The confusion and crisis of human consciousness obviously goes much deeper than the philosophical bog of Western civilization however.
All data and knowledge are being collected, linked, collated and analyzed in ways that have already gone far beyond our capacity to understand, much less control the outcomes. Consequently people who should know better (and I’m not referring to creepy Musk) are advocating welcoming the brave new world of being cyborgs.
The ‘thinking’ goes like this. Since “The expanded mind of AI overseeing the Internet of Things as well as the Internet of Bodies will not only extend from outer devices and processes to the inner recesses of what we once thought were our private selves,” then I may as well embrace the world and consciousness where “I have become a node in this network of networks and no longer can live without it.”
The quote is from professor of religion at Columbia no less.

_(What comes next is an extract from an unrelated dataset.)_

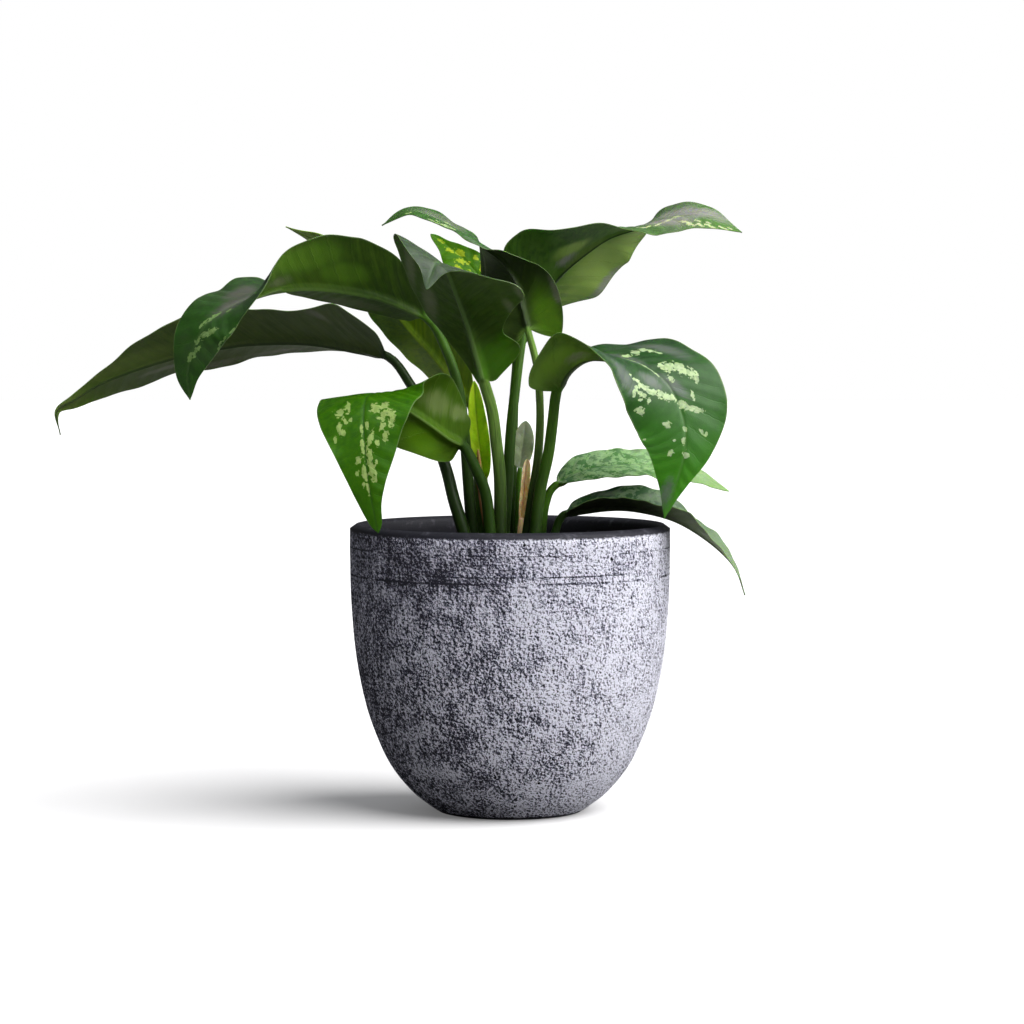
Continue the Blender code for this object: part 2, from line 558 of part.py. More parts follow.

He idolizes human thought and the machines it has made in its image: “As sentient environments and distributed cognition continue to expand, I along with all other smart things and smart bodies will be contributing to the complex intervolutionary process that will continuously shape everything and everyone for a long, long while to come.”
Such revolting spiritual wrongheadedness unabashedly puts the cognitive realm (human plus computer) above direct perception, feeling and religious experiencing. If allowed to prevail, it will be the end of humanity, under the guise of “gestating nothing less than the human being of the future.”
Without radical change of this basic mindset, climate catastrophe, species extinction, and ecological collapse are also inevitable. Yet professors of religion, as well as many scientists speak and act as if this is a valid and viable way ahead.
The continuity and interconnection of data and knowledge in the AI cloud marks the end of man as we’ve been for tens of thousands of years. Will it mark the end of the spiritual potential of the human being as well?
Though not achievable as an end or fixed state of being, clarity is essential. The lifelong basis of having insight into what is and discovering the living truth is seeing the true as true and false as false, without “nuance.”
We can both grow as free human beings, and use the AI cloud of the Internet of Things. But to do so one has to be willing and able to regularly stand alone in the cloud of unknowing.